Wow, it’s always surprising to see what resonates with folks, especially when it’s something that’s just a given in my own life that I don’t really think twice about.
Case in point, I always write a little personal note relating to that week’s feature article topic in every issue of our association ezine, The Portable Business.™
Since this week’s topic was about the problem with multi-tasking, this is what I wrote:
“Without a doubt, one of the secrets to my success is that I simply do not multi-task. I learned long ago back in my corporate days that it is simply counter-productive. You can’t really and truly be present in your work and for your clients if your mind is divided and distracted. That’s not fair to them. This is also part of the present and conscious lifestyle I intentionally choose to live. I absolutely love technology. I used to be the type who had all the latest gadgets as soon as they hit the shelf. But I found that I couldn’t live fully and presently in the moment if I was always hunched over the keypad of a Blackberry. Life is so much more delicious when your eyes and ears and fingers and mind aren’t constantly preoccupied. So I say “no” to too much technology in my life. I have a simple cell phone that does one thing: it makes and receives phone calls. Imagine that! I don’t text and I don’t tweet, and my clients are never given my mobile number. I keep our communication strictly to email and phone calls by appointment. When I am away from the office, I am fully engaged in LIFE and ready to savor experiences with all of my senses.”
I received such a flurry of emails on this from folks who identified so much with the idea of purposely NOT having all the latest gadgets, yet are made to feel guilty or “less-than” about that.
I hear you guys!
It’s like peer pressure. It’s the internet version of “keeping up with the Joneses” mentality.
People are made to feel like they aren’t successful if they don’t have all the latest and greatest stuff, and that’s just crazy.
Stuff isn’t what makes people happy. Nor is it what makes them better or more successful people.
It’s okay to be conscious and purposeful about how much stuff and technology you allow in your life, and how you leverage the technology tools you do allow in your business without letting them taking over your life.
This topics reminds me of a documentary I saw recently called The Bridge about all the suicides that occur at the Golden Gate Bridge in San Francisco.
Apparently more people take their lives there than anywhere else in the world.
The filmmakers set up a camera over the course of a year and documented these very tragic last moments of people taking their lives there there were all too tragically common.
They then set out to learn more about some of those people, interviewing family members, bystanders and rescuers.
It was quite controversial because some folks thought it was exploitive. Personally, I felt they gave a very moving, respectful treatment.
At any rate, one of people interviewed was a bystander who ended up saving a woman from jumping to her death (a woman who had attempted it before and later attempted it again, that time succeeding in taking her own life).
He was someone who was just sightseeing and taking photos like all the thousands of other people who visit the bridge. Something he said has always stuck with me.
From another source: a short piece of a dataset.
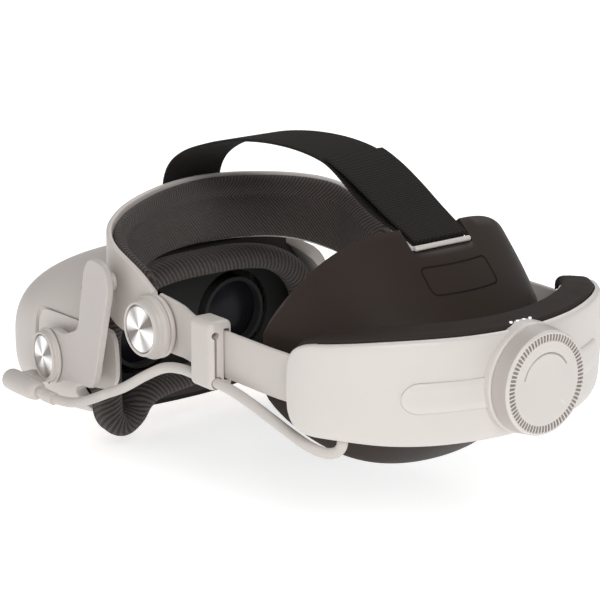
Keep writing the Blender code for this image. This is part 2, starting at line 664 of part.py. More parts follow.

He said he’d been looking through his lens and watching this person who was about to commit suicide, and explained how you really are in a different world when you are behind the camera. It’s like it’s a movie and not real and he really had to shake himself out of it in time to help that person and save her life.
I remember so totally understanding what he meant because at the time I’d been really infatuated with a new camera and was being Miss Shutterbug until I realized I was missing so much other stuff because I was always behind the lens.
It’s like you aren’t really taking part or experiencing what is going on. You’re just an observer and at the same time, not seeing or feeling everything fully.
I still love taking pictures; that won’t stop anytime soon because I’ve always regretted not taking more pictures earlier in my life.
But I’m more conscious about not taking it to extremes and putting it away so that I don’t miss out on the experiences and memories that are life. It’s those things — not gadgets — that enrich your soul.